Study after study of foreign aid spending indicates that between 50% and 75% of all foreign aid money to Third World countries gets lost either through incompetence or dishonesty. But those lucratively riding on the foreign aid gravy train choose to avoid mentioning the scale of waste and corruption in case we stop funding their well-paid, jet-setting international lifestyles.
Moved 10 years ago by the appalling natural disaster which killed thousands and deprived many more of their livelihoods, I made a substantial donation to the appeal, believing I was doing my small bit to rebuild the dwellings of humble fishermen and thus restore to them the means of making a living, only to learn some years later that their land had been seized and developed as tourist play-grounds for rich holiday-makers. I resolved then never again to dig deep into my pockets in the belief that I was helping the genuinely deserving.
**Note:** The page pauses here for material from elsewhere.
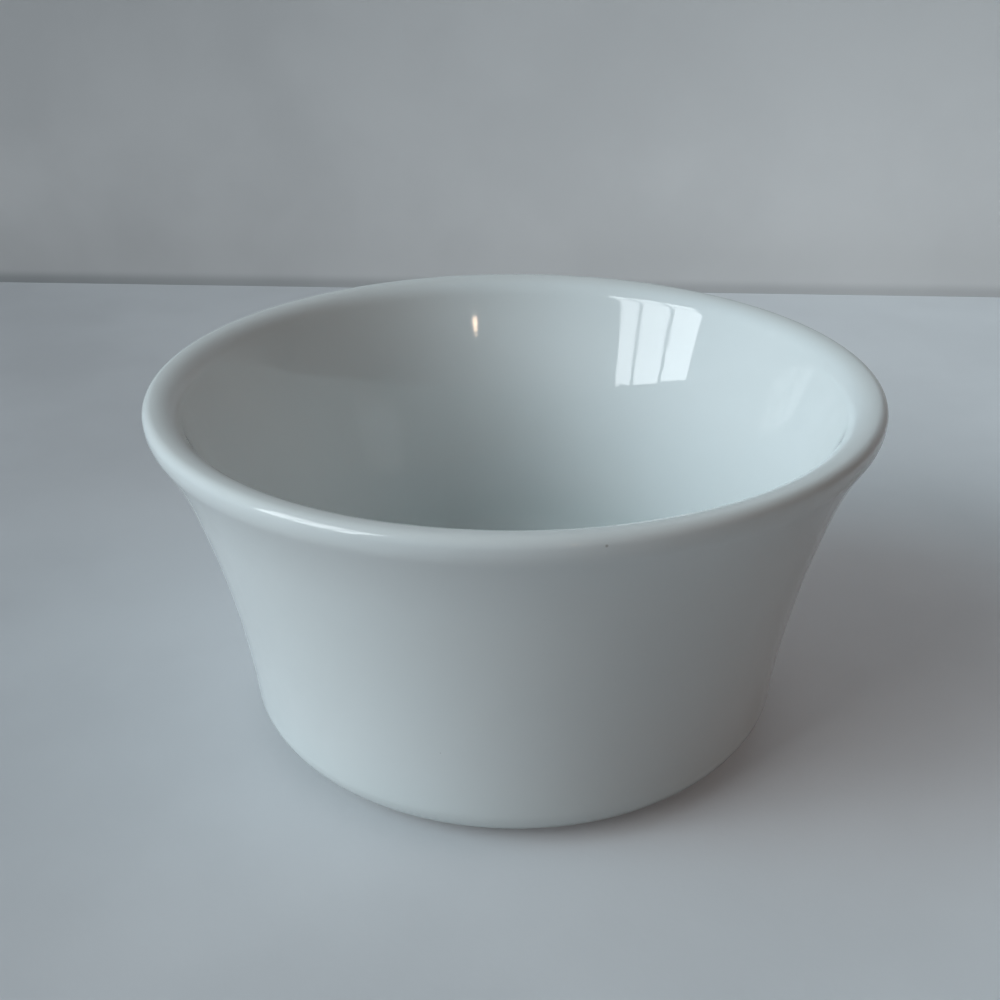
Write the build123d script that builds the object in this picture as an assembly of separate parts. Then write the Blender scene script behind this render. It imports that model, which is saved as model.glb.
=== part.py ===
from build123d import *
from math import acos, atan2, cos, degrees, hypot, radians, sin, tan
import os

# A flared, footed ramekin of white glazed porcelain. Sizes are in millimetres and degrees.
# The origin is the middle of the face that the pot stands on, and +Z is its axis.

# The pot over its glaze
RIM_RADIUS = 45.0
HEIGHT = 45.8
GLAZE_THICKNESS = 0.25

# Rolled lip: a small round on top, a fuller one below its widest place, one inside and a long soft neck below
LIP_TOP_ROUND = 1.2
LIP_UNDER_ROUND = 4.2
LIP_INNER_ROUND = 3.6
NECK_ROUND = 40.0

# Outer wall: one hollow arc, nearly upright at the heel, leaning out towards the lip
WALL_LOW_RADIUS = 35.0
WALL_LOW_LEAN = 5.1
WALL_TOP_LEAN = 21.8

# Heel: the round that turns the wall in under the pot, just clear of the table
HEEL_ROUND = 5.0
HEEL_LIFT = 0.6

# Inside: a leaning wall, a round corner and a flat floor
INSIDE_TOP_LEAN = 19.75
INSIDE_LOW_LEAN = 11.5
CORNER_ROUND = 8.0
FLOOR_LEVEL = 5.0

# Foot ring with eased edges, and the shallow domed recess inside it
FOOT_OUTER_RADIUS = 29.1
FOOT_ROOT_RADIUS = 29.5
FOOT_INNER_RADIUS = 26.3
FOOT_EDGE_ROUND = 0.35
RECESS_RADIUS = 25.6
RECESS_EDGE_HEIGHT = 1.3
RECESS_MIDDLE_HEIGHT = 1.8


# The outline is drawn in the plane through the axis: each point is (radius, height)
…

Charity begins at home – a somewhat pertinent thought when contemplating the current crises throughout the NHS, where retired UK citizens who paid taxes all their working lives cannot get a GP appointment, or following a fall have to wait 11 hours for an ambulance, risking pneumonia, blood clots or worse, while a nurse who chose, in the name of “charity”, to abandon her professional post in England in order to contract Ebola abroad, now occupies an intensive care bed back in the UK at thousands of pounds per day. And yes – I know a lot of folk will shoot me down over this, but I know where I think UK citizens’ priorities should lie.